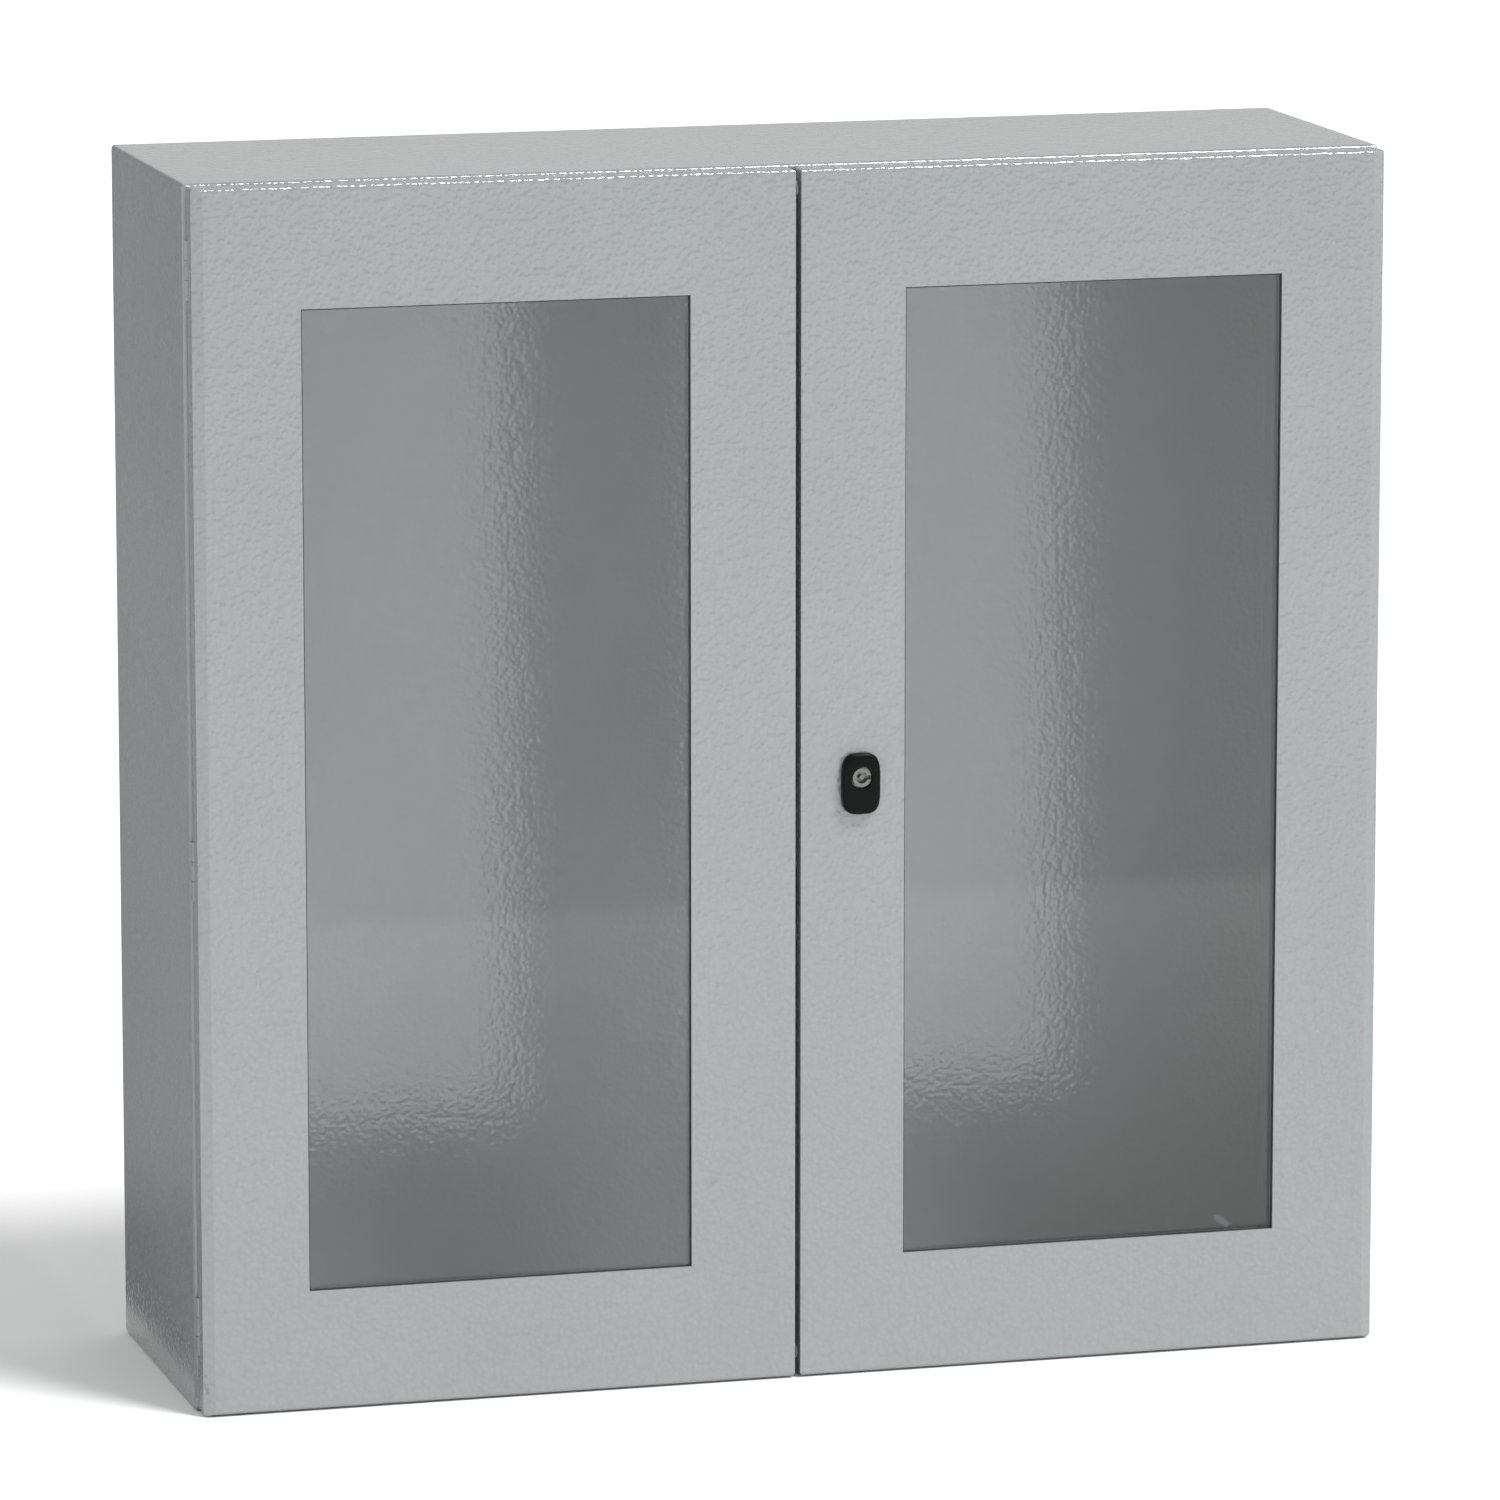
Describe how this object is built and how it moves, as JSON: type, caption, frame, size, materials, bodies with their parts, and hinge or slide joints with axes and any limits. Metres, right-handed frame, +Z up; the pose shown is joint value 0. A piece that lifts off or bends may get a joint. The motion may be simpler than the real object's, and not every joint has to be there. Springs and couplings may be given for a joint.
{
  "type": "wall-mounting enclosure",
  "caption": "Sheet-steel wall enclosure with two glazed hinged doors, a cam lock driving top and bottom rods, mounting studs and bottom gland plates.",
  "frame": {"origin": "centre of the whole object's footprint, on the bottom face", "axes": "+X to the right seen from the front, +Y from the doors to the wall, +Z up"},
  "size_m": [1, 0.3076, 1],
  "materials": {
    "painted_steel": "textured light grey powder coat, satin",
    "zinc_plated_steel": "zinc plated",
    "epdm_rubber": "matt black",
    "pu_foam": "foamed in place, matt",
    "safety_glass": "clear",
    "brass": "turned",
    "nickel_zinc_diecast": "nickel plated, satin",
    "black_plastic": "glass-filled polyamide, semi-gloss",
    "white_nylon": "natural moulding"
  },
  "bodies": {
    "enclosure": {"body_wrapper": "painted_steel", "rear_panel": "painted_steel", "centre_post": "painted_steel", "centre_post_screws": "zinc_plated_steel", "mounting_studs": "zinc_plated_steel", "body_earth_stud": "brass", "body_earth_nut": "zinc_plated_steel", "gland_gasket_left": "epdm_rubber", "gland_gasket_right": "epdm_rubber", "gland_plate_left": "zinc_plated_steel", "gland_plate_right": "zinc_plated_steel", "gland_plate_studs": "zinc_plated_steel", "gland_plate_nuts": "zinc_plated_steel", "hinge_body_leaves_left": "painted_steel", "hinge_body_leaves_right": "painted_steel", "hinge_pins_left": "zinc_plated_steel", "hinge_pins_right": "zinc_plated_steel"},
    "right_door": {"right_door_shell": "painted_steel", "right_glazing_seal": "epdm_rubber", "right_glass": "safety_glass", "right_glass_frame": "painted_steel", "right_frame_studs": "zinc_plated_steel", "right_frame_nuts": "zinc_plated_steel", "right_door_gasket": "pu_foam", "right_hinge_door_leaves": "painted_steel", "right_earth_stud": "brass", "right_earth_nut": "zinc_plated_steel", "right_rod_guides": "zinc_plated_steel", "meeting_edge_plugs": "white_nylon", "escutcheon": "black_plastic", "escutcheon_seal": "epdm_rubber", "lock_sleeve": "nickel_zinc_diecast", "lock_nut": "zinc_plated_steel"},
    "lock_rotor": {"lock_barrel": "nickel_zinc_diecast", "lock_cam": "zinc_plated_steel", "cam_screw": "zinc_plated_steel"},
    "right_upper_bar": {"right_upper_rod": "zinc_plated_steel"},
    "right_lower_bar": {"right_lower_rod": "zinc_plated_steel"},
    "left_door": {"left_door_shell": "painted_steel", "left_glazing_seal": "epdm_rubber", "left_glass": "safety_glass", "left_glass_frame": "painted_steel", "left_frame_studs": "zinc_plated_steel", "left_frame_nuts": "zinc_plated_steel", "left_door_gasket": "pu_foam", "left_hinge_door_leaves": "painted_steel", "left_earth_stud": "brass", "left_earth_nut": "zinc_plated_steel", "left_rod_guides": "zinc_plated_steel", "latch_bracket": "zinc_plated_steel", "latch_pivot": "zinc_plated_steel"},
    "latch_rotor": {"latch_disc": "zinc_plated_steel"},
    "left_upper_bar": {"left_upper_rod": "zinc_plated_steel", "latch_knob": "black_plastic"},
    "left_lower_bar": {"left_lower_rod": "zinc_plated_steel"}
  },
  "joints": [
    {"name": "right_door_swing", "type": "hinge", "parent": "enclosure", "child": "right_door", "pos_m": [0.4959, -0.12625, 0.5], "axis": [0, 0, 1], "range_deg": [0, 120]},
    {"name": "left_door_swing", "type": "hinge", "parent": "enclosure", "child": "left_door", "pos_m": [-0.4959, -0.12625, 0.5], "axis": [0, 0, -1], "range_deg": [0, 120]},
    {"name": "lock_turn", "type": "hinge", "parent": "right_door", "child": "lock_rotor", "pos_m": [0.052, -0.14625, 0.5005], "axis": [0, 1, 0], "range_deg": [0, 90]},
    {"name": "right_upper_slide", "type": "slide", "parent": "right_door", "child": "right_upper_bar", "axis": [0, 0, 1], "range_m": [0, 0.0215]},
    {"name": "right_lower_slide", "type": "slide", "parent": "right_door", "child": "right_lower_bar", "axis": [0, 0, -1], "range_m": [0, 0.0215]},
    {"name": "latch_turn", "type": "hinge", "parent": "left_door", "child": "latch_rotor", "pos_m": [-0.052, -0.14625, 0.5005], "axis": [0, -1, 0], "range_deg": [0, 90]},
    {"name": "left_upper_slide", "type": "slide", "parent": "left_door", "child": "left_upper_bar", "axis": [0, 0, 1], "range_m": [0, 0.0215]},
    {"name": "left_lower_slide", "type": "slide", "parent": "left_door", "child": "left_lower_bar", "axis": [0, 0, -1], "range_m": [0, 0.0215]}
  ],
  "couplings": [
    {"joint": "right_upper_slide", "follows": "lock_turn", "m_per_rad": 0.013505},
    {"joint": "right_lower_slide", "follows": "lock_turn", "m_per_rad": 0.013505},
    {"joint": "left_upper_slide", "follows": "latch_turn", "m_per_rad": 0.013505},
    {"joint": "left_lower_slide", "follows": "latch_turn", "m_per_rad": 0.013505}
  ]
}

====

• **EXERCISE TASK**: Everything in the listing above should be restated exactly.

• **RESULT FOR THIS TASK**:
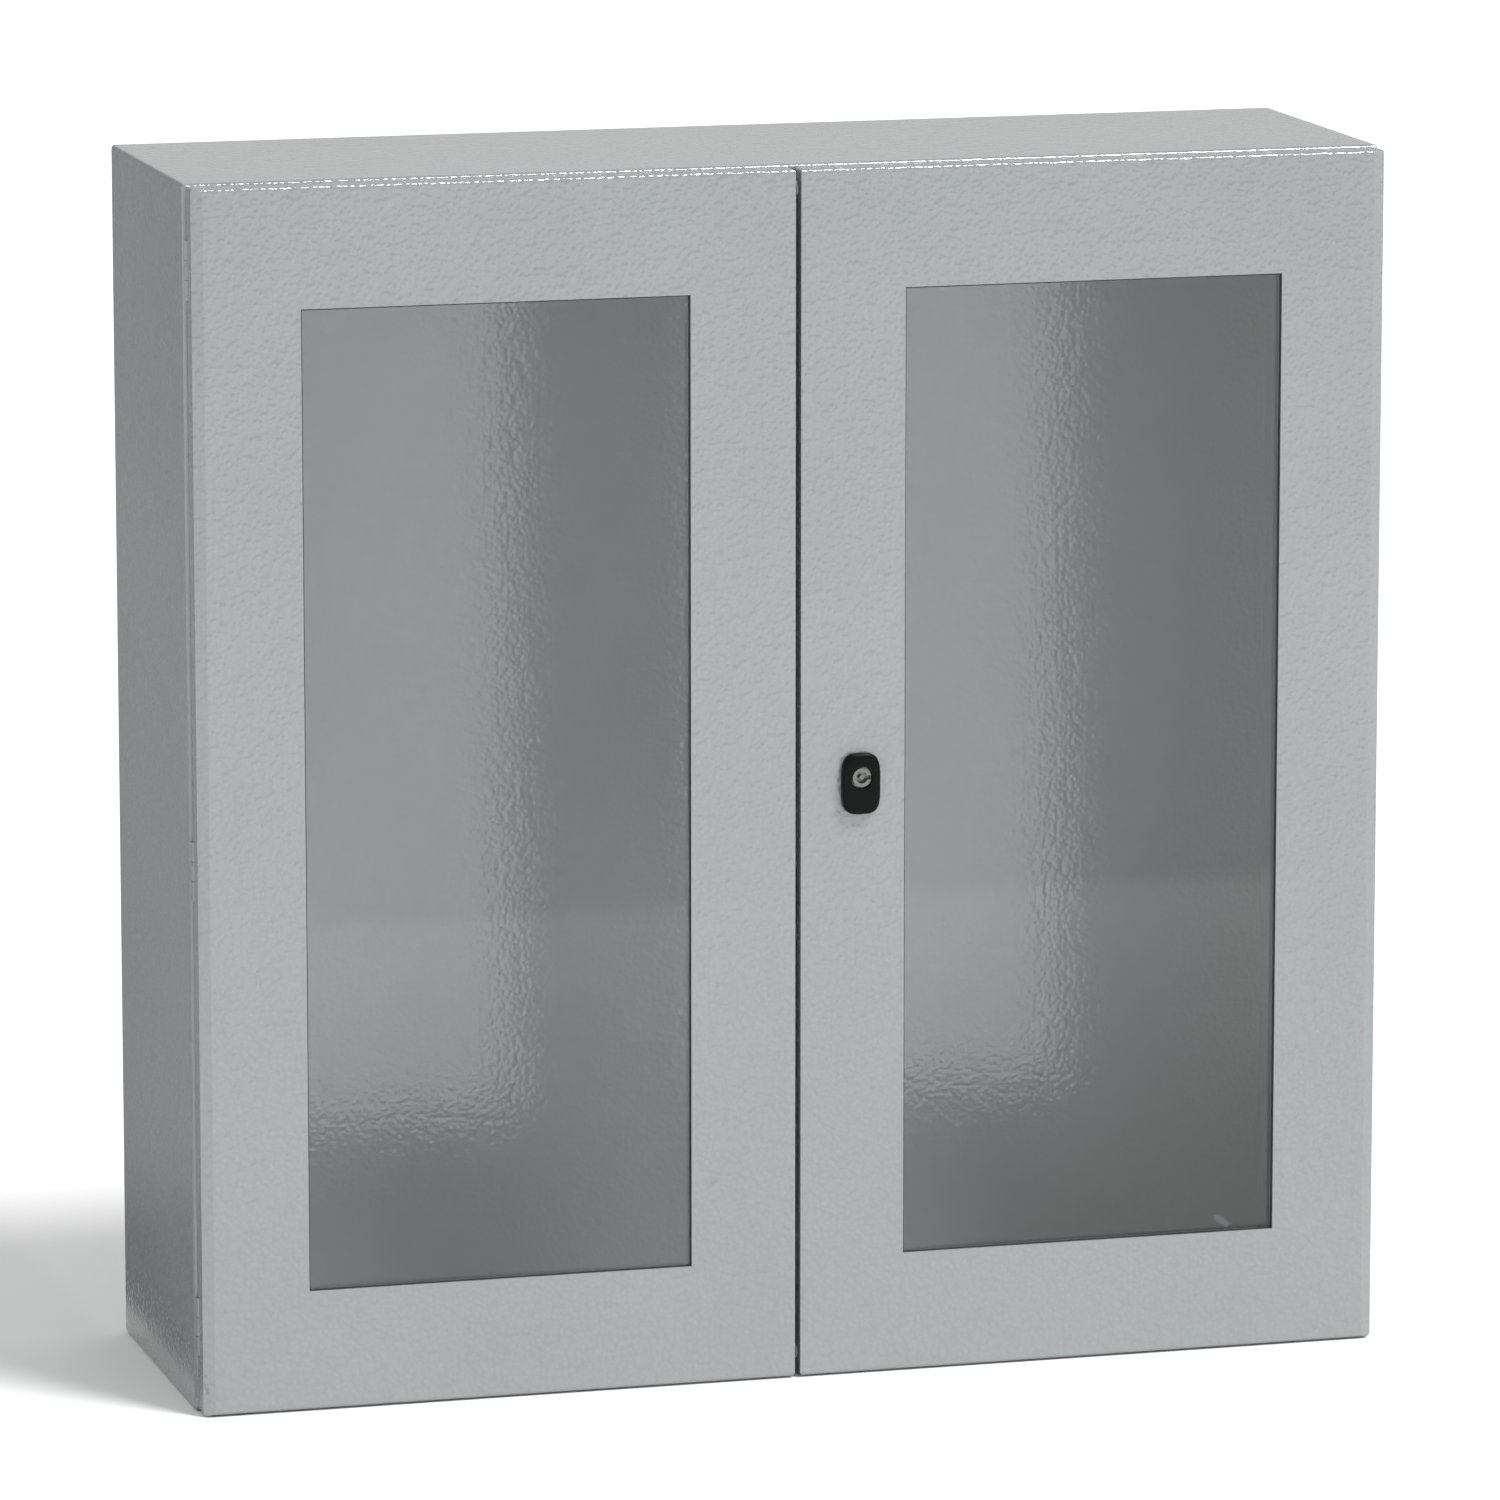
Describe how this object is built and how it moves, as JSON: type, caption, frame, size, materials, bodies with their parts, and hinge or slide joints with axes and any limits. Metres, right-handed frame, +Z up; the pose shown is joint value 0. A piece that lifts off or bends may get a joint. The motion may be simpler than the real object's, and not every joint has to be there. Springs and couplings may be given for a joint.
{
  "type": "wall-mounting enclosure",
  "caption": "Sheet-steel wall enclosure with two glazed hinged doors, a cam lock driving top and bottom rods, mounting studs and bottom gland plates.",
  "frame": {"origin": "centre of the whole object's footprint, on the bottom face", "axes": "+X to the right seen from the front, +Y from the doors to the wall, +Z up"},
  "size_m": [1, 0.3076, 1],
  "materials": {
    "painted_steel": "textured light grey powder coat, satin",
    "zinc_plated_steel": "zinc plated",
    "epdm_rubber": "matt black",
    "pu_foam": "foamed in place, matt",
    "safety_glass": "clear",
    "brass": "turned",
    "nickel_zinc_diecast": "nickel plated, satin",
    "black_plastic": "glass-filled polyamide, semi-gloss",
    "white_nylon": "natural moulding"
  },
  "bodies": {
    "enclosure": {"body_wrapper": "painted_steel", "rear_panel": "painted_steel", "centre_post": "painted_steel", "centre_post_screws": "zinc_plated_steel", "mounting_studs": "zinc_plated_steel", "body_earth_stud": "brass", "body_earth_nut": "zinc_plated_steel", "gland_gasket_left": "epdm_rubber", "gland_gasket_right": "epdm_rubber", "gland_plate_left": "zinc_plated_steel", "gland_plate_right": "zinc_plated_steel", "gland_plate_studs": "zinc_plated_steel", "gland_plate_nuts": "zinc_plated_steel", "hinge_body_leaves_left": "painted_steel", "hinge_body_leaves_right": "painted_steel", "hinge_pins_left": "zinc_plated_steel", "hinge_pins_right": "zinc_plated_steel"},
    "right_door": {"right_door_shell": "painted_steel", "right_glazing_seal": "epdm_rubber", "right_glass": "safety_glass", "right_glass_frame": "painted_steel", "right_frame_studs": "zinc_plated_steel", "right_frame_nuts": "zinc_plated_steel", "right_door_gasket": "pu_foam", "right_hinge_door_leaves": "painted_steel", "right_earth_stud": "brass", "right_earth_nut": "zinc_plated_steel", "right_rod_guides": "zinc_plated_steel", "meeting_edge_plugs": "white_nylon", "escutcheon": "black_plastic", "escutcheon_seal": "epdm_rubber", "lock_sleeve": "nickel_zinc_diecast", "lock_nut": "zinc_plated_steel"},
    "lock_rotor": {"lock_barrel": "nickel_zinc_diecast", "lock_cam": "zinc_plated_steel", "cam_screw": "zinc_plated_steel"},
    "right_upper_bar": {"right_upper_rod": "zinc_plated_steel"},
    "right_lower_bar": {"right_lower_rod": "zinc_plated_steel"},
    "left_door": {"left_door_shell": "painted_steel", "left_glazing_seal": "epdm_rubber", "left_glass": "safety_glass", "left_glass_frame": "painted_steel", "left_frame_studs": "zinc_plated_steel", "left_frame_nuts": "zinc_plated_steel", "left_door_gasket": "pu_foam", "left_hinge_door_leaves": "painted_steel", "left_earth_stud": "brass", "left_earth_nut": "zinc_plated_steel", "left_rod_guides": "zinc_plated_steel", "latch_bracket": "zinc_plated_steel", "latch_pivot": "zinc_plated_steel"},
    "latch_rotor": {"latch_disc": "zinc_plated_steel"},
    "left_upper_bar": {"left_upper_rod": "zinc_plated_steel", "latch_knob": "black_plastic"},
    "left_lower_bar": {"left_lower_rod": "zinc_plated_steel"}
  },
  "joints": [
    {"name": "right_door_swing", "type": "hinge", "parent": "enclosure", "child": "right_door", "pos_m": [0.4959, -0.12625, 0.5], "axis": [0, 0, 1], "range_deg": [0, 120]},
    {"name": "left_door_swing", "type": "hinge", "parent": "enclosure", "child": "left_door", "pos_m": [-0.4959, -0.12625, 0.5], "axis": [0, 0, -1], "range_deg": [0, 120]},
    {"name": "lock_turn", "type": "hinge", "parent": "right_door", "child": "lock_rotor", "pos_m": [0.052, -0.14625, 0.5005], "axis": [0, 1, 0], "range_deg": [0, 90]},
    {"name": "right_upper_slide", "type": "slide", "parent": "right_door", "child": "right_upper_bar", "axis": [0, 0, 1], "range_m": [0, 0.0215]},
    {"name": "right_lower_slide", "type": "slide", "parent": "right_door", "child": "right_lower_bar", "axis": [0, 0, -1], "range_m": [0, 0.0215]},
    {"name": "latch_turn", "type": "hinge", "parent": "left_door", "child": "latch_rotor", "pos_m": [-0.052, -0.14625, 0.5005], "axis": [0, -1, 0], "range_deg": [0, 90]},
    {"name": "left_upper_slide", "type": "slide", "parent": "left_door", "child": "left_upper_bar", "axis": [0, 0, 1], "range_m": [0, 0.0215]},
    {"name": "left_lower_slide", "type": "slide", "parent": "left_door", "child": "left_lower_bar", "axis": [0, 0, -1], "range_m": [0, 0.0215]}
  ],
  "couplings": [
    {"joint": "right_upper_slide", "follows": "lock_turn", "m_per_rad": 0.013505},
    {"joint": "right_lower_slide", "follows": "lock_turn", "m_per_rad": 0.013505},
    {"joint": "left_upper_slide", "follows": "latch_turn", "m_per_rad": 0.013505},
    {"joint": "left_lower_slide", "follows": "latch_turn", "m_per_rad": 0.013505}
  ]
}